JEFFERSON CITY, Mo. — Gov. Mike Parson ended Missouri’s COVID-19 state of emergency Friday afternoon after nearly a year and a half, replacing it with a new order focused on the state’s health care system. 

Parson said Missouri’s overall health and economic situation had improved over the course of the original order, touting the state’s vaccination efforts and economic rebound. 

“In the nearly 18 months we operated under this executive order, we have responded to the COVID-19 crisis by providing unprecedented levels of resources and support,” Parson said. “This order enabled us to respond to the unknown and everchanging needs of our state. Now, we know how to fight this virus and have a solution to ending the pandemic with the vaccine. Today, we are terminating this order as our situation no longer demands an expansive emergency declaration.” 

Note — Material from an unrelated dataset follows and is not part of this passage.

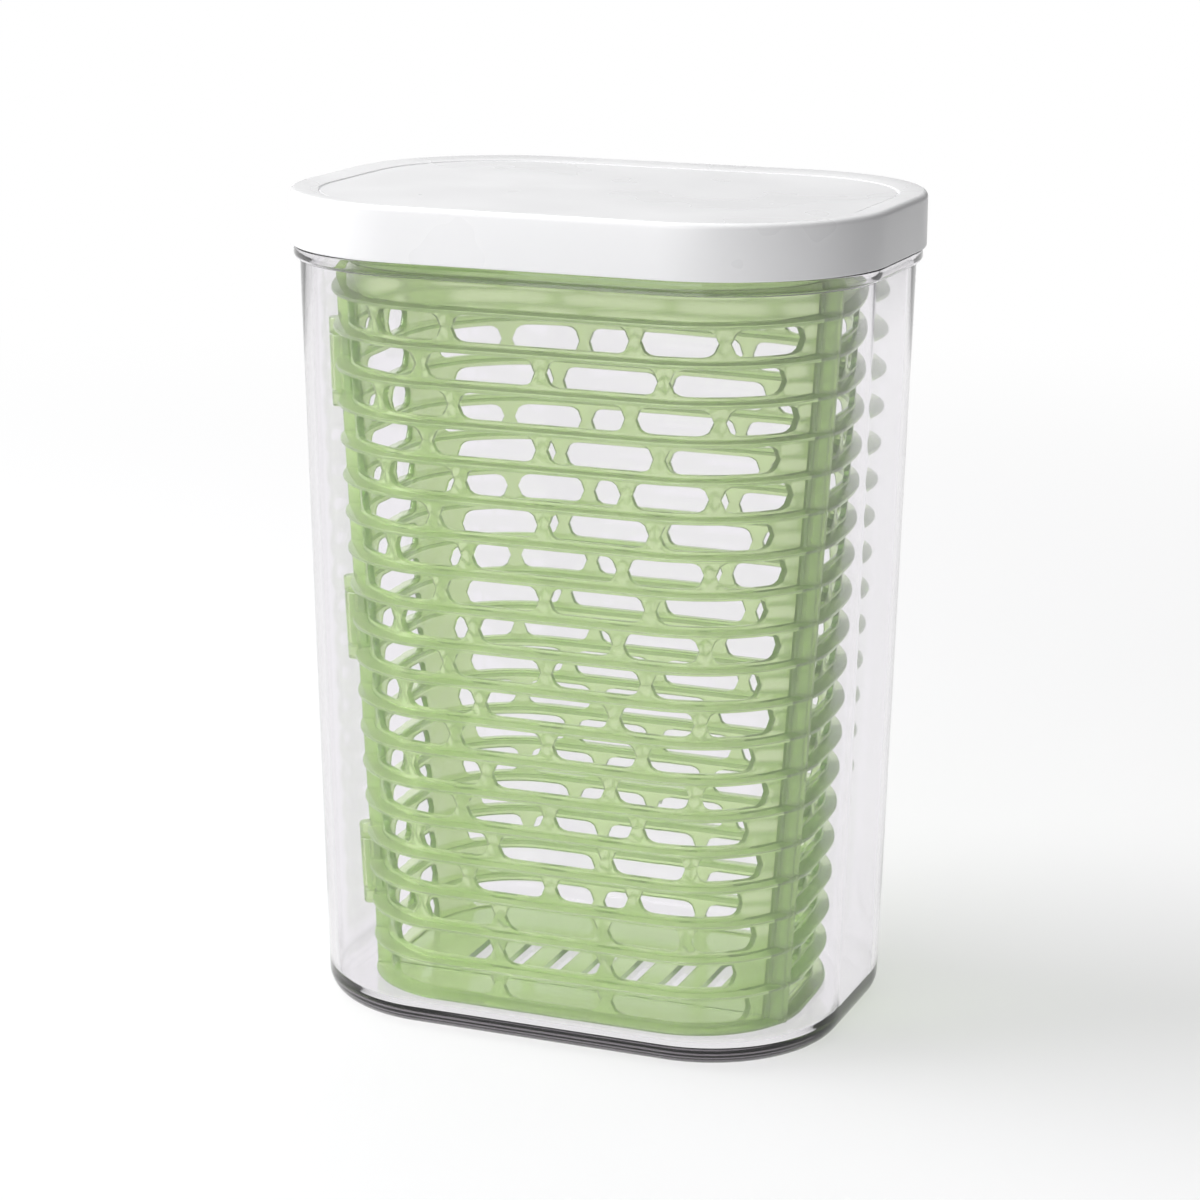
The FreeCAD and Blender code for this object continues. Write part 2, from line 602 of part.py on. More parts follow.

The new order targets Missouri’s struggling health care system, which Parson noted has experiences staffing shortages as the delta variant tears across the country. The order activates the Missouri National Guard to continue providing support for recovery missions as needed and allows state agencies to apply for waivers from regulations that could obstruct the state’s response to the pandemic. 

”Like all Missourians, we want this crisis to end and to close this chapter. However, while we are shifting our operations, we must maintain flexibility to aid our health care system and adapt to the challenges we face,” Parson said. 

Regulatory and statutory waivers still active under the prior order will remain in place, while new exemptions will target health care agencies. 

The new order will remain in effect through the end of the year. The original state of emergency, initially declared on March 13, 2020, was extended four times and was set to expire on Aug. 31. 

Missouri reported 11,738 new COVID-19 cases in the past seven days and 55 deaths. More than 62 percent of the state’s adult population has received at least an initial dose of a vaccine, and 54 percent are fully inoculated.